Supplied data
* * * * * * * * *
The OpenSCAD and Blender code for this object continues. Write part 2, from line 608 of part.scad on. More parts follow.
* * * * * * * * *
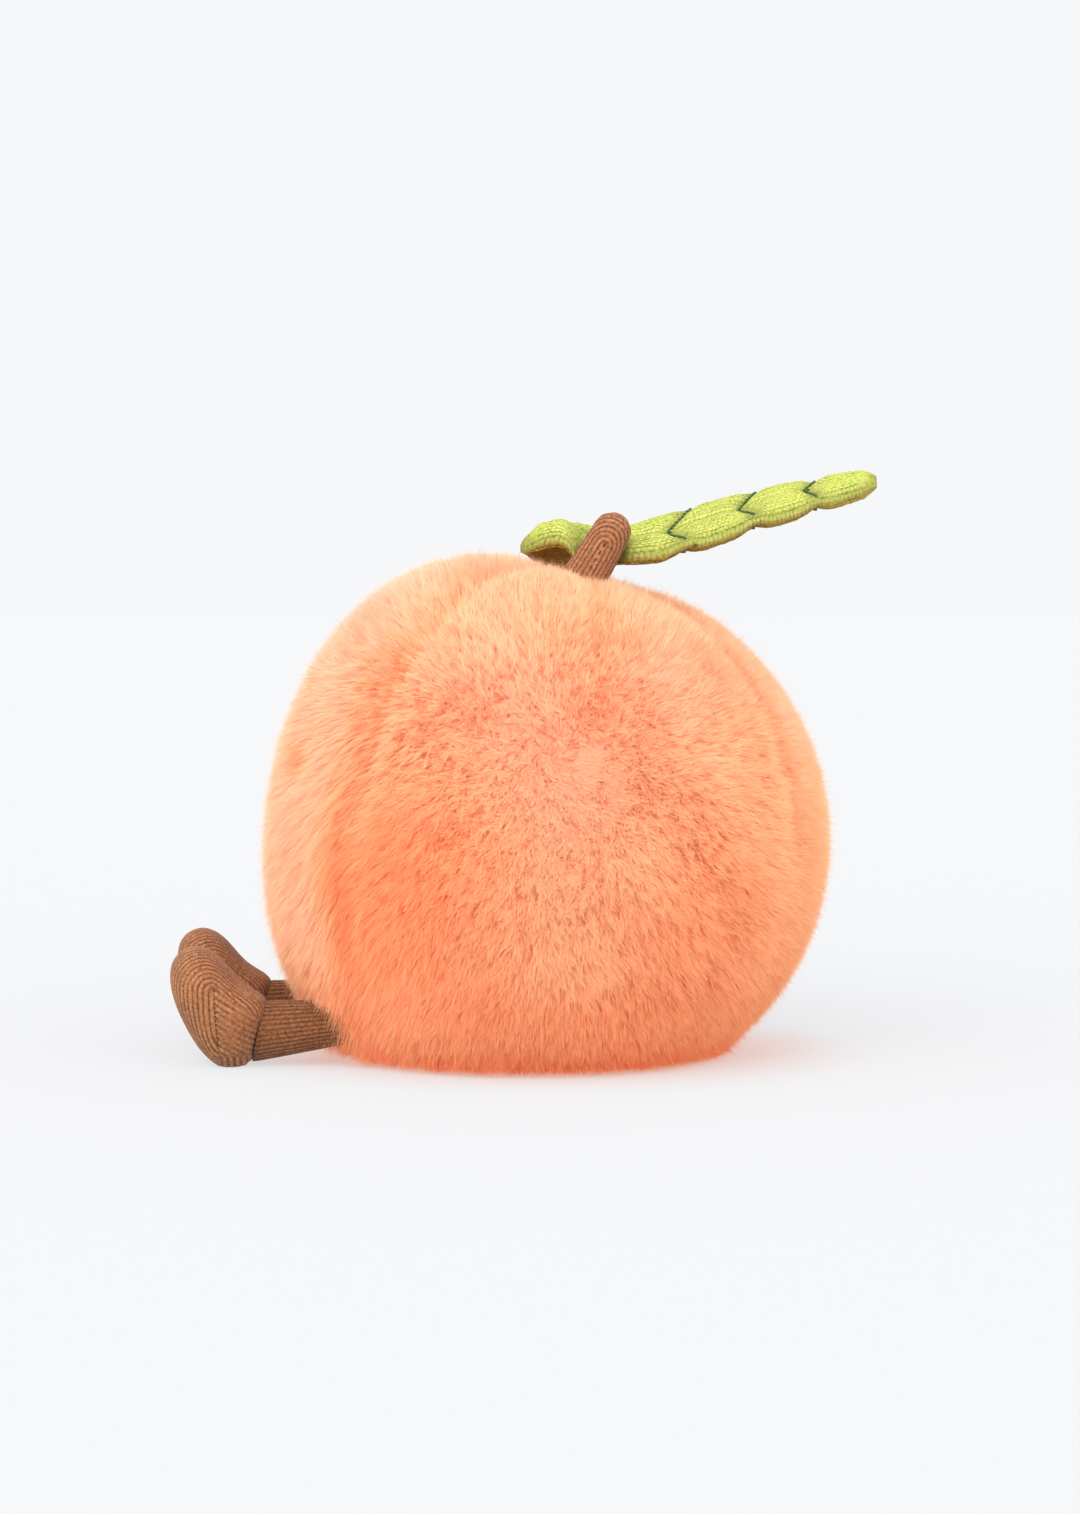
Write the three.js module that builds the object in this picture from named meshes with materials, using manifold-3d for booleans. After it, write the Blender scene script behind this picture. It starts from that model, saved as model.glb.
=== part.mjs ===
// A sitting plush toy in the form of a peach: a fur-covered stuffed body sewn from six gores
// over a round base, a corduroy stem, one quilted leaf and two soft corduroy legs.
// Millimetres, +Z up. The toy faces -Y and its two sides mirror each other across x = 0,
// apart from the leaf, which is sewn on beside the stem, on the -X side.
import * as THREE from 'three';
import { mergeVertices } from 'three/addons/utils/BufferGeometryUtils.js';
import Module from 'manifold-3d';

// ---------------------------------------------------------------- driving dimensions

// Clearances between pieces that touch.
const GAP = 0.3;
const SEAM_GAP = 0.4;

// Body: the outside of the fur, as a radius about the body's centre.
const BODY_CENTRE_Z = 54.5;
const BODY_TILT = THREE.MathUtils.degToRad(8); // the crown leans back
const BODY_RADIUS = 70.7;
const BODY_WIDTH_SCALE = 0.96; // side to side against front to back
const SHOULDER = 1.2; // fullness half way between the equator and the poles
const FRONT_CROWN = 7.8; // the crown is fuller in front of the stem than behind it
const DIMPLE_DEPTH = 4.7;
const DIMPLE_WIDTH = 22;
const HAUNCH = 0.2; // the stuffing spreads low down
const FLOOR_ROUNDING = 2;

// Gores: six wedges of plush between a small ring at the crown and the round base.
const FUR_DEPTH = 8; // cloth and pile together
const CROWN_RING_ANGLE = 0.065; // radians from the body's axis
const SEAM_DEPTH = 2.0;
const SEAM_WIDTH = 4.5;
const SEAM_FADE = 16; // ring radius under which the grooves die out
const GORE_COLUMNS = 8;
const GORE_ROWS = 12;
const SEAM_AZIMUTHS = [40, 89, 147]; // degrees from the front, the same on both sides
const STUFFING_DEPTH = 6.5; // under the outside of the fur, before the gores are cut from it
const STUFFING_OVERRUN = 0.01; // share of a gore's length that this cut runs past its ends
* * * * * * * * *
Task details
Repeat exactly, and only, the lines from the one containing "Write the three.js" through the one containing "const FLOOR_ROUNDING = 2;", both included.

Problem solution
Write the three.js module that builds the object in this picture from named meshes with materials, using manifold-3d for booleans. After it, write the Blender scene script behind this picture. It starts from that model, saved as model.glb.
=== part.mjs ===
// A sitting plush toy in the form of a peach: a fur-covered stuffed body sewn from six gores
// over a round base, a corduroy stem, one quilted leaf and two soft corduroy legs.
// Millimetres, +Z up. The toy faces -Y and its two sides mirror each other across x = 0,
// apart from the leaf, which is sewn on beside the stem, on the -X side.
import * as THREE from 'three';
import { mergeVertices } from 'three/addons/utils/BufferGeometryUtils.js';
import Module from 'manifold-3d';

// ---------------------------------------------------------------- driving dimensions

// Clearances between pieces that touch.
const GAP = 0.3;
const SEAM_GAP = 0.4;

// Body: the outside of the fur, as a radius about the body's centre.
const BODY_CENTRE_Z = 54.5;
const BODY_TILT = THREE.MathUtils.degToRad(8); // the crown leans back
const BODY_RADIUS = 70.7;
const BODY_WIDTH_SCALE = 0.96; // side to side against front to back
const SHOULDER = 1.2; // fullness half way between the equator and the poles
const FRONT_CROWN = 7.8; // the crown is fuller in front of the stem than behind it
const DIMPLE_DEPTH = 4.7;
const DIMPLE_WIDTH = 22;
const HAUNCH = 0.2; // the stuffing spreads low down
const FLOOR_ROUNDING = 2;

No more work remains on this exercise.